Only 19% of organizations run multi-agent AI systems today. That number sits at the center of one of the most significant gaps in enterprise technology right now — the distance between what companies say they want and what their operations can actually support.
According to the report, based on a survey of more than 1,600 global business leaders, 85% of enterprises want to become agentic within three years. Yet 76% admit their operations cannot support it. The ambition is nearly universal. The infrastructure is not.
Patrick Thompson, global SVP of customer transformation at Celonis, frames the shift plainly. “Nine in ten leaders are already using or exploring multi-agent systems, so the will is absolutely there, but ambition without infrastructure doesn’t get you very far,” he says.
The Process Gap Blocking AI Returns
The question companies are now asking has changed. With 85% of teams already using generative AI tools for everyday tasks, whether the technology works is largely settled. The harder question — why it isn’t working the way enterprises need it to — points somewhere less comfortable: internal structure.
Siloed teams. Systems that don’t communicate. AI that performs well in a demo and stalls inside a real enterprise environment. The Celonis 2026 Process Optimization Report identifies siloed teams as the top blocker, cited by 54% of respondents, followed by a lack of coordination between departments at 44%. Only 6% of leaders name resistance to change as a hurdle — a figure that almost certainly understates the problem.

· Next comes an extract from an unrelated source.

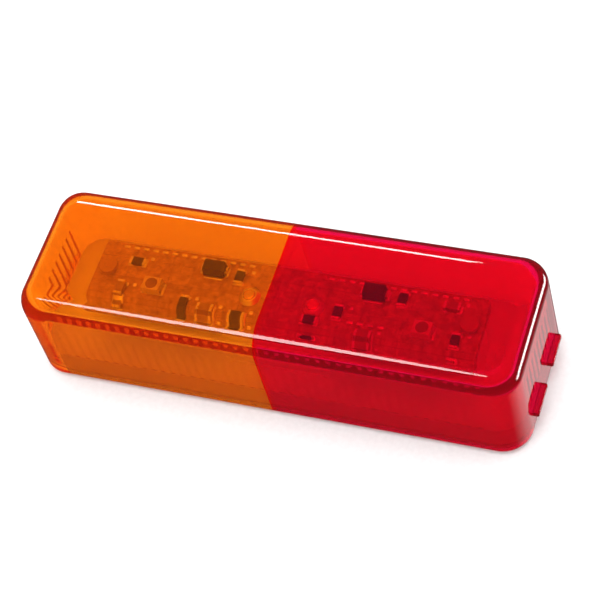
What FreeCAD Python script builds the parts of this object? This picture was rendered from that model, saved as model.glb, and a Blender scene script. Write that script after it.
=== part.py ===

The deeper issue is that messy, disconnected processes have long been tolerated because they still produced results — slow, opaque results, but results. Growth masked the dysfunction. AI removed that cover. When 82% of decision-makers say AI will fail to deliver ROI without a proper understanding of how the business runs, sub-optimal processes stop being an operational inconvenience and start blocking strategy entirely.
Context AI Cannot Guess At
For an AI agent to act autonomously and effectively, the report states it needs more than clean data. It needs operational context: how KPIs are defined and calculated, what internal policies govern decisions, where real decision authority sits, and how the organization is actually structured. That knowledge is typically distributed across departments that have built their own systems and languages over years. They don’t share a common operational understanding.
Thompson describes dropping AI into that environment as something like inserting someone into a conversation that has been running for years without giving them any of the backstory.
Process intelligence, the report argues, becomes the connective layer — a shared operational language that grounds AI decisions in how the business actually functions. Without it, agents are, in Thompson’s framing, guessing.
“Organizations that have invested in modernizing their data, systems, and processes are in a far stronger position to enable AI at scale,” he says. “You can’t bolt AI onto a broken process and expect it to work.”
The data reinforces that the problem is not primarily technical. A full 93% of process and operations leaders say process optimization is as much about people and culture as it is about tools. The report positions enterprise AI readiness less as a software question and more as an operating model question — one that requires redesigning how teams, systems, and decisions connect before agents can do anything meaningful with the access they’re given.